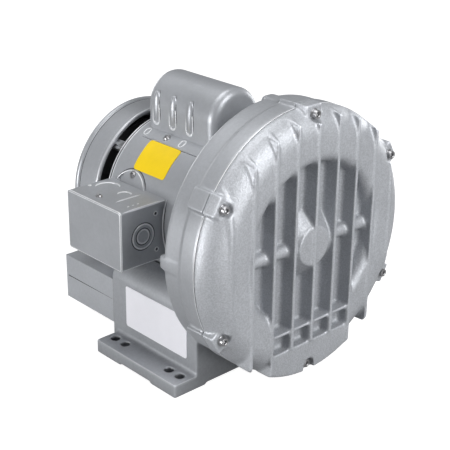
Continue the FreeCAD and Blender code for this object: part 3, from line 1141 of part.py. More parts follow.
def capacitor_parts():
    outer = arch("can_outer", "0")
    inner = arch("can_inner", "can_sheet")
    shell_room = rod("can_shell_room", "shell_radius + fit_gap", "can_length + 20", y="can_front - 10")
    ribs = []
    for side in (-1, 1):
        for number in range(3):
            rib = doc.addObject("Part::Ellipsoid", f"can_rib_{side + 2}_{number}")
            bind(rib, Radius1="rib_height / 2", Radius2="rib_rise + rib_sink", Radius3="rib_width / 2",
                 x=f"{side} * (can_half - rib_sink)",
                 y=f"can_front + can_length * (0.35 + 0.25 * {number})", z=f"{CAN_TOP} - rib_drop")
            ribs.append(rib)
    strips = [box(f"can_flange_{side + 2}", "can_half - 2" if side > 0 else "-can_half - flange_width",
                  "can_front + 3", "shaft_height", "flange_width + 2", "can_length - 6", "shell_radius")
              for side in (-1, 1)]
    flange = on_shell("can_flanges", "shell_radius + can_sheet", "can_front", "can_length",
                      fuse("can_strips", *strips))
    slots = [rod(f"flange_slot_{side + 2}_{place}_{end}", "slot_radius", "60",
                 f"{side} * (can_half + flange_width / 2 - 1 + {end})", f"can_front + can_length * {place}",
                 "shaft_height", lie="z")
             for side in (-1, 1) for place in (0.39, 0.92) for end in (0, 2)]
    body = cut("can_body", fuse("can_solid", outer, *ribs, cut("can_flanges_slotted", flange, *slots)),
               inner, shell_room)
    name_as(cut("capacitor_cover", body, *shell_holes("thin_screw + screw_clear", "can")), "capacitor_cover")
    centre_z = "(shaft_height + shell_radius + capacitor_gap + capacitor_radius)"
    name_as(rod("run_capacitor", "capacitor_radius", "capacitor_length", "0",
                "can_front + can_length / 2 - capacitor_length / 2", centre_z), "run_capacitor")
    cradle_low = "(shaft_height + shell_radius * 0.92)"
    cradle = box("cradle_blank", "-can_half + can_sheet + 0.5", "can_front + can_length / 2 - 24", cradle_low,
                 "2 * (can_half - can_sheet - 0.5)", "48", f"{centre_z} - 4 - {cradle_low}")
    name_as(cut("capacitor_cradle", cradle,
                rod("cradle_room", "capacitor_radius + fit_gap", "60", "0",
                    "can_front + can_length / 2 - 30", centre_z),
                rod("cradle_shell_room", "shell_radius + fit_gap", "60", "0",
                    "can_front + can_length / 2 - 30")),
            "capacitor_cradle")


def turned_rod(name, radius, reach, length, angle, y):
    """A rod that stands out of the shaft's axis at an angle from straight up."""
    made = doc.addObject("Part::Cylinder", name)
    made.Placement = FreeCAD.Placement(Vector(), FreeCAD.Rotation(Vector(0, 1, 0), amount_of(angle)))
    made.setExpression("Placement.Rotation.Angle", bound(angle))
    return bind(made, Radius=radius, Height=length, x=f"({reach}) * sin({angle})", y=y,
                z=f"shaft_height + ({reach}) * cos({angle})")


CAN_SCREWS = [(f"{side} * asin((can_half + flange_width / 2) / (shell_radius + can_sheet))",
               "can_front + can_length * 0.62") for side in (-1, 1)]
CONDUIT_SCREWS = [(f"-acos((conduit_height / 2 - conduit_drop + {side} * tab_screw)"
                   " / (shell_radius + conduit_sheet))", "tab_y") for side in (1, -1)]


def shell_holes(radius, name):
    """Screw holes through whatever lies on the motor shell, and through the shell."""
    return [turned_rod(f"{name}_hole_{number}", radius, "shell_radius - 4", "10", angle, y)
            for number, (angle, y) in enumerate(CAN_SCREWS + CONDUIT_SCREWS)]


def small_screws():
    """Pan head screws that hold the capacitor cover and the conduit box to the shell."""
    for label, sheet_thick, places in (
        ("capacitor_cover_screws", "can_sheet", CAN_SCREWS),
        ("conduit_box_screws", "conduit_sheet", CONDUIT_SCREWS),
    ):
        pieces = []
        for number, (angle, y) in enumerate(places):
            seat = f"(shell_radius + {sheet_thick})"
            pieces.append(turned_rod(f"{label}_head_{number}", "3.6", seat, "2.2", angle, y))
            pieces.append(turned_rod(f"{label}_shank_{number}", "thin_screw", SHELL_INNER,
                                     f"{seat} - {SHELL_INNER} + 1", angle, y))
        name_as(fuse(label, *pieces), label)


def plates():
    """The blank plate on the base and the blank sticker on the motor shell."""
    blank = box("plate_blank", "-base_half - plate_sheet",
                f"{BASE_REAR} - plate_inset - plate_length", "foot_thick + plate_rise",
                "plate_sheet", "plate_length", "plate_height")
    doc.recompute()
    name_as(rounded_box("rating_plate", blank, "x", "plate_corner"), "rating_plate")
    start = f"({SHELL_FRONT} + sticker_start)"
    film = ring("sticker_ring", "shell_radius + plate_sheet", "shell_radius + fit_gap", start,
                "sticker_length")
    wedge = prism("sticker_wedge", "XZ_Plane", [
        ("0", "0"),
        ("-shell_radius * 1.3 * sin(sticker_low * 1 deg)", "shell_radius * 1.3 * cos(sticker_low * 1 deg)"),
        ("-shell_radius * 1.3 * sin(sticker_high * 1 deg)", "shell_radius * 1.3 * cos(sticker_high * 1 deg)"),
    ], "sticker_length + 10", y=f"{start} + sticker_length + 5", z="shaft_height")
    name_as(common("shell_sticker", film, wedge), "shell_sticker")


channel_cover()
blower_housing()
cover_screws()
shaft_seal()
impeller()
shaft_parts()
bearing("front", FRONT_BEARING)
bearing("rear", REAR_BEARING)
motor_parts()
fan_parts()
silencer_parts()
conduit_parts()
capacitor_parts()
small_screws()
plates()
doc.recompute()

# Every object has to be sound before anything is written
faults = [f"{thing.Name}: {thing.State}" for thing in doc.Objects
          if "Invalid" in thing.State or "Error" in thing.State]
for part in PARTS:
    if part.Shape.isNull() or not part.Shape.isValid() or not part.Shape.Solids:
        faults.append(f"{part.Label}: no valid solid")
if faults:
    raise RuntimeError("; ".join(faults))

os.makedirs("parts", exist_ok=True)
for part in PARTS:
    part.Shape.exportStep(f"parts/{part.Label}.step")
    room = part.Shape.optimalBoundingBox(False)
    ends = (room.XMin, room.XMax, room.YMin, room.YMax, room.ZMin, room.ZMax)
    print(f"{part.Label:24s} solids {len(part.Shape.Solids):3d}  volume {part.Shape.Volume:12.1f}  box",
          *(f"{end:7.1f}" for end in ends))
print(len(PARTS), "sub-parts")
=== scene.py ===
# %% [markdown]
# # A side channel blower, dressed in Blender
# The blower is a heavy aluminium casting with a ribbed front cover, a sheet steel motor behind it, and
# two pressed sheet covers on the motor. Its solids come from the CAD frame. This notebook gives them
# cast edges, pressed sheet details and finishes, one piece at a time.

# %% Load the frame
import json
import math

import bmesh
import bpy
from mathutils import Matrix, Vector

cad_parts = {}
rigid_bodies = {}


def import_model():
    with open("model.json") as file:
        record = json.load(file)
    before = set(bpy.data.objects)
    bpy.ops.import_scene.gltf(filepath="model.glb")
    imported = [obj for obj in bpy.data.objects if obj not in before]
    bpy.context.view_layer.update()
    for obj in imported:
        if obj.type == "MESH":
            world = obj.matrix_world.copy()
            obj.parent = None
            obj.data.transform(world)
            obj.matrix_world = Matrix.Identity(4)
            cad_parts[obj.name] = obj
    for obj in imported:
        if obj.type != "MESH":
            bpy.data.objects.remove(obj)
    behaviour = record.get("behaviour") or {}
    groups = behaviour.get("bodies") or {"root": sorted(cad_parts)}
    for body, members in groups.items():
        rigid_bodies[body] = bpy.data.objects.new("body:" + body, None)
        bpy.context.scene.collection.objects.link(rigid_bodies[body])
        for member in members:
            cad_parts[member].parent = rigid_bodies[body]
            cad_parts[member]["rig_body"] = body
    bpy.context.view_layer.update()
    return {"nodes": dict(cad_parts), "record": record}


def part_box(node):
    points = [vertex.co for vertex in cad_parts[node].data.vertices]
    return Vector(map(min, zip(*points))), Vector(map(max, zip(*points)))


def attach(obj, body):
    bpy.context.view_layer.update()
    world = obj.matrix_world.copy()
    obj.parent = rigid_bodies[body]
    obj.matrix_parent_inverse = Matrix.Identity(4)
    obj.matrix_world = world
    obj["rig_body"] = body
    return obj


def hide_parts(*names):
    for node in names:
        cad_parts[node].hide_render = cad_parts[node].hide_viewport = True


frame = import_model()
nodes = frame["nodes"]
MM = 0.001
SHAFT_Z = 0.133

# %% [markdown]
# ## Camera
# The camera stands in front of the cover, to its left and above, as in the photograph. A long lens was
# likely used, because the far edges of the box shapes hardly close in. Its axes are built from one
# direction, so that nothing has to be aimed by eye.

# %% Camera
LENS = 89.56
SENSOR = 36.0
EYE = Vector((-0.6403, -0.6890, 0.5140))
BACK = Vector((-0.6287, -0.6728, 0.3899)).normalized()
ROLL = math.radians(0.73)

camera_data = bpy.data.cameras.new("photo_camera")
camera_data.lens = LENS
camera_data.sensor_width = SENSOR
camera = bpy.data.objects.new("photo_camera", camera_data)
bpy.context.scene.collection.objects.link(camera)
side = Vector((0, 0, 1)).cross(BACK).normalized()
rise = BACK.cross(side)
axes = Matrix((side, rise, BACK)).transposed()
camera.matrix_world = Matrix.Translation(EYE) @ (axes @ Matrix.Rotation(ROLL, 3, "Z")).to_4x4()
bpy.context.scene.camera = camera
print("camera", tuple(round(v, 4) for v in camera.location))

# %% [markdown]
# ## Studio
# The real picture was taken on a white sweep with large soft boxes. A curved floor sheet without a
# corner gives an even white ground. Shadows lie under the ribs and under the conduit box, while upright
# and level faces are nearly as bright as each other, so the main lamp was high in front. Wide soft
# lamps from the left, from low in front and from above fill the rest. Two weaker ones behind and on the
# right are for the sides that the picture doesn't show.
#
# Most shapes in this notebook are rows of corners, joined with faces. One helper does that for all.

# %% Rows into faces


def loft(bm, rows, around=False, closed=False, capped=False):
    """Faces between rows of corners: also right round a row, from last row to first, over the ends."""
    for low, high in zip(rows, rows[1:] + rows[:1] if closed else rows[1:]):
        for i in range(len(low) if around else len(low) - 1):
            after = (i + 1) % len(low)
            bm.faces.new((low[i], low[after], high[after], high[i]))
    if capped:
        bm.faces.new(list(reversed(rows[0])))
        bm.faces.new(rows[-1])


# %% Floor
FLOOR_HALF = 3.0
FLOOR_BEND = 1.5
FLOOR_STEPS = 32


def studio_floor():
    """A pale sheet that runs flat under the blower and curves up behind it."""
    mesh = bpy.data.meshes.new("studio_floor")
    bm = bmesh.new()
    rows = []
    for step in range(FLOOR_STEPS + 1):
        along = step / FLOOR_STEPS
        if along < 0.5:
            y, z = -FLOOR_HALF + along * 2 * (FLOOR_HALF + FLOOR_BEND), 0.0
        else:
            turn = (along - 0.5) * math.pi
            y, z = FLOOR_BEND + FLOOR_BEND * math.sin(turn), FLOOR_BEND - FLOOR_BEND * math.cos(turn)
        rows.append([bm.verts.new((x, y, z)) for x in (-FLOOR_HALF, FLOOR_HALF)])
    loft(bm, rows)
    for face in bm.faces:
        face.smooth = True
    bm.to_mesh(mesh)
    bm.free()
    floor = bpy.data.objects.new("studio_floor", mesh)
    bpy.context.scene.collection.objects.link(floor)
    return floor


floor = studio_floor()

# %% Lights
AIM = Vector((0.0, 0.0, 0.12))


def soft_box(name, place, width, height, power):
    """A rectangular area lamp at place, turned to the middle of the blower."""
    data = bpy.data.lights.new(name, "AREA")
    data.shape = "RECTANGLE"
    data.size, data.size_y = width, height
    data.energy = power
    lamp = bpy.data.objects.new(name, data)
    lamp.location = place
    lamp.rotation_euler = (Vector(place) - AIM).to_track_quat("Z", "Y").to_euler()
    bpy.context.scene.collection.objects.link(lamp)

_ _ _

## [YOUR GOAL]
Find how many lines of the listing include the string "collection" and give that number, nothing else.

## [TASK RESPONSE]
4